Sheets and Storch are recruiting 20 history scholars at SUNY’s comprehensive colleges. The new network of educators will immerse themselves in the period from the 1870s to the 1920s during a weeklong workshop this summer in a remote Adirondack outpost where Gilded Age and Progressive Era history was likely made: the Huntington Memorial Camp at William H. Parks Family Center for Environmental and Outdoor Education.
SUNY Cortland has owned and carefully preserved the first Great Camp of the Adirondacks, built by industrialist scion William West Durant and later sold to railroad magnate Collis P. Huntington, since 1947. Generations of SUNY Cortland students from majors ranging from physical education to geographic information systems, have benefitted from educational experiences at the center.
Many historians are shifting study of this roughly half century of seismic political, economic and social transformation away from the meatpacking plants of Chicago, the tenements of New York City and the steel mills of Pittsburgh. They’re looking to more rural locales, say, New York state’s Adirondack Park, summer playground of the country’s oil, steel, timber and railroad multi-millionaires.
“To fully understand the story, you need of think about the relationship between different places,” Sheets said. “The obvious example for us to start is our camp. We think of the Adirondacks as a sealed-off wilderness. But New York City has a relationship with the Adirondacks.
“Its water source, the Hudson River, originated in the Adirondacks. The timber that built the buildings of Manhattan, that timber originated in the forests of the Adirondacks. There are relationships between these geographies that are important to understand. If you only focus on the urban story you miss that dynamic interrelationship between those places.”
The study group’s discussions on when and where the Gilded Age and Progressive Era really occurred will be led by two guest scholars, Rebecca Edwards of Vassar College and Kristin Hoganson of University of Illinois at Urbana-Champaign.
Edwards is the author of books on gender and politics in the Gilded Age and on reinterpreting the Gilded Age that are frequently used in colleges and graduate classes.
Hoganson is interested in imperialism and gender and consumption.
“She makes the argument that Americans and American consumers, and particularly female consumers, were consuming a global marketplace of goods,” Sheets said.
In Hoganson’s latest book, The Heartland, she looks at geography and borders and the relationship between different geographies, according to Sheets.

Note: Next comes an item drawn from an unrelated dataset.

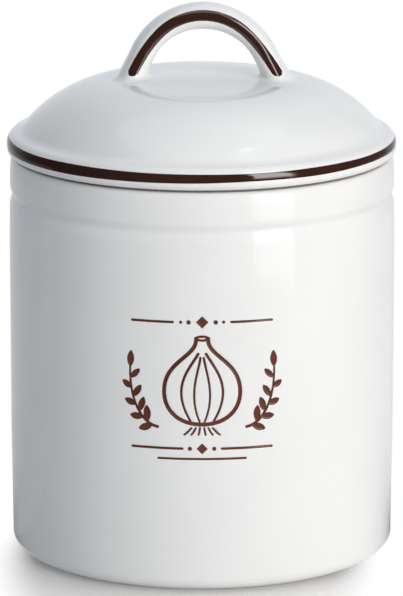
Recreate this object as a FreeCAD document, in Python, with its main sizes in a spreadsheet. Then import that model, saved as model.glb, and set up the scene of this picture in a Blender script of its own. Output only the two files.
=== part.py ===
import FreeCAD, Part

# Garlic keeper: a slip-cast pot, its domed lid and the strap handle stuck to the lid, in millimetres.
# Z runs up the middle of the pot, the foot ring stands on Z = 0, the handle's arch lies in the XZ plane
# and the air holes face +Y.

import math
import os

import Sketcher

Vector = FreeCAD.Vector
TINY = 1e-4

# Every size that can be set by itself: its name in the sheet, its value and what it measures.
SIZES = (
    ("pot_diameter", 120.0, "across the straight wall of the pot"),
    ("pot_height", 124.3, "from the foot to the rim"),
    ("pot_wall", 4.5, "thickness of the pot's wall"),
    ("pot_floor", 4.8, "thickness of the floor"),
    ("pot_corner_radius", 4.0, "outside corner between wall and foot"),
    ("pot_hollow_radius", 6.0, "inside corner between wall and floor"),
    ("foot_ring_width", 4.5, "width of the ring that the pot stands on"),
    ("foot_recess", 1.2, "how far the underside is hollowed inside the foot ring"),
    ("foot_bevel", 0.8, "bevel on the foot ring's inner edge"),
    ("lip_lead", 6.0, "height over which the collar leans in to the rim"),
    ("lip_inset", 0.9, "how far the rim's outer edge lies inside the wall"),
    ("lip_radius", 1.8, "rounding of the rim's outer edge"),
    ("lip_bevel", 0.9, "bevel on the rim's inner edge"),
    ("waist_drop", 11.1, "from the rim down to the waist"),
    ("waist_depth", 1.2, "how far the waist lies inside the wall"),
    ("waist_lead", 6.0, "height over which the wall leans in to the waist"),
    ("collar_lead", 3.0, "height over which the wall comes back out to the collar"),
    ("wall_blend", 16.0, "rounding where the wall starts to lean in"),
    ("waist_blend", 4.0, "rounding in the bottom of the waist"),
    ("collar_blend", 6.0, "roundings where the collar starts and where it leans in"),
    ("vent_diameter", 7.0, "diameter of an air hole"),
    ("vent_circle_radius", 13.0, "radius of the ring of air holes"),
    ("vent_height", 62.0, "from the foot to the middle air hole"),
    ("lid_gap", 0.3, "between the pot's rim and the lid's seat"),
    ("lid_overhang", 0.4, "how far the brim stands out past the pot's wall"),
    ("lid_wall", 4.5, "thickness of the dome"),
    ("dome_height", 25.0, "from the seat to the top of the dome"),
    ("crown_reach", 27.5, "from the axis to where the crown's arc meets the shoulder's"),
    ("crown_drop", 1.32, "how far the crown's arc falls over its reach"),
    ("brim_height", 7.6, "from the seat to the top of the brim"),
    ("brim_ledge", 4.0, "width of the brim outside the dome"),
    ("bead_radius", 3.6, "rounding of the brim's top edge"),
    ("cove_radius", 1.8, "hollow where dome and brim meet"),
    ("brim_edge_radius", 2.5, "rounding of the brim's bottom edge"),
    ("spigot_clearance", 0.8, "between the lid's spigot and the pot's wall, all round"),
    ("spigot_thickness", 4.0, "thickness of the spigot's wall"),
    ("spigot_depth", 7.0, "how far the spigot reaches down from the seat"),
    ("spigot_bevel", 1.0, "bevel on the spigot's bottom edges"),
    ("glaze_depth", 0.3, "thickness of the dark glaze bands"),
    ("rim_line_height", 2.7, "height of the dark band round the brim"),
    ("rim_line_lap", 1.8, "how far that band laps on to the rounded top edge"),
    ("arch_rise", 18.1, "from the top of the dome up to the handle's centre line at its crown"),
    ("arch_radius", 20.85, "radius of the centre line's arc"),
    ("leg_spread", 26.0, "how far the legs below the arc lean out, in degrees"),
    ("arch_sink", 5.0, "how far the legs' ends lie below the top of the dome"),
    ("springing_rise", 8.0, "from the legs' ends up to where their flare ends"),
    ("haunch_angle", 45.0, "the handle's section halfway up the arch, in degrees"),
    ("foot_depth", 18.5, "depth of the handle in Y at its foot"),
    ("foot_thickness", 10.2, "thickness of the handle at its foot"),
    ("springing_depth", 14.0, "depth at the springing"),
    ("springing_thickness", 8.2, "thickness at the springing"),
    ("haunch_depth", 12.0, "depth at the haunch"),
    ("haunch_thickness", 7.8, "thickness at the haunch"),
    ("crown_depth", 11.8, "depth at the top of the arch"),
    ("crown_thickness", 8.2, "thickness at the top of the arch"),
    ("handle_line_width", 2.8, "width of the dark band on the handle's edge"),
    ("handle_line_rise", 0.55, "how far the band's middle lies above the centre line at the crown"),
    ("handle_line_tuck", 1.4, "how much smaller the radius of the band's arc is"),
    ("handle_line_lean", 8.6, "how much more the band's legs lean out, in degrees"),
    ("handle_line_stop", 0.3, "from the top of the dome up to the band's ends"),
    ("handle_line_end_radius", 1.0, "rounding of the band's ends"),
)
VENTS_ON_CIRCLE = 6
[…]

“That’s kind of the heart of what we’re trying to do in the grant: to get people to think about the Gilded Age and Progressive Era as a place, as a moment in time that doesn’t just happen in America’s urban spaces,” Sheets said.
Contemporary historians must look at many different people and examine international developments and transnational movement of people and ideas.
“Their stories help us reframe the way that we are thinking about this period of time,” Storch said. “There are just so many more voices and they’re in so many different places than how historians have traditionally thought about this moment in time.”
After their Adirondack retreat, Sheets and Storch will meet regularly with their SUNY colleagues as they develop new or revised courses and lesson plans to be taught by the 2023-24 academic year. The SUNY Cortland professors will also produce a book that compiles their findings.
Around June 2023, Sheets and Storch will draft the book’s introduction and begin revising authors’ submissions, assisted by SUNY Cortland graduate in history Kaycie Haller ’19, now a Ph.D. candidate at SUNY Albany. The forthcoming manuscript Re-placing the Gilded Age and Progressive Erashould go to press the following summer.
Sheets and Storch will wrap up the project by presenting the results at a national conference.
They also plan to host a virtual professional development webinar, enabling select project participants to connect directly with high school and community college instructors across New York state and beyond.
Sheets and Storch have managed more than $2.1 million in NEH grants for a more than half dozen summer institute projects geared for secondary schoolteachers using place-based learning to enhance the teaching of the Gilded Age and Progressive Era. Between 2004 and 2014, Sheets ran American history education projects for teachers through Board of Cooperative Educational Services providers with total support of $803,000 from the U.S. Department of Education.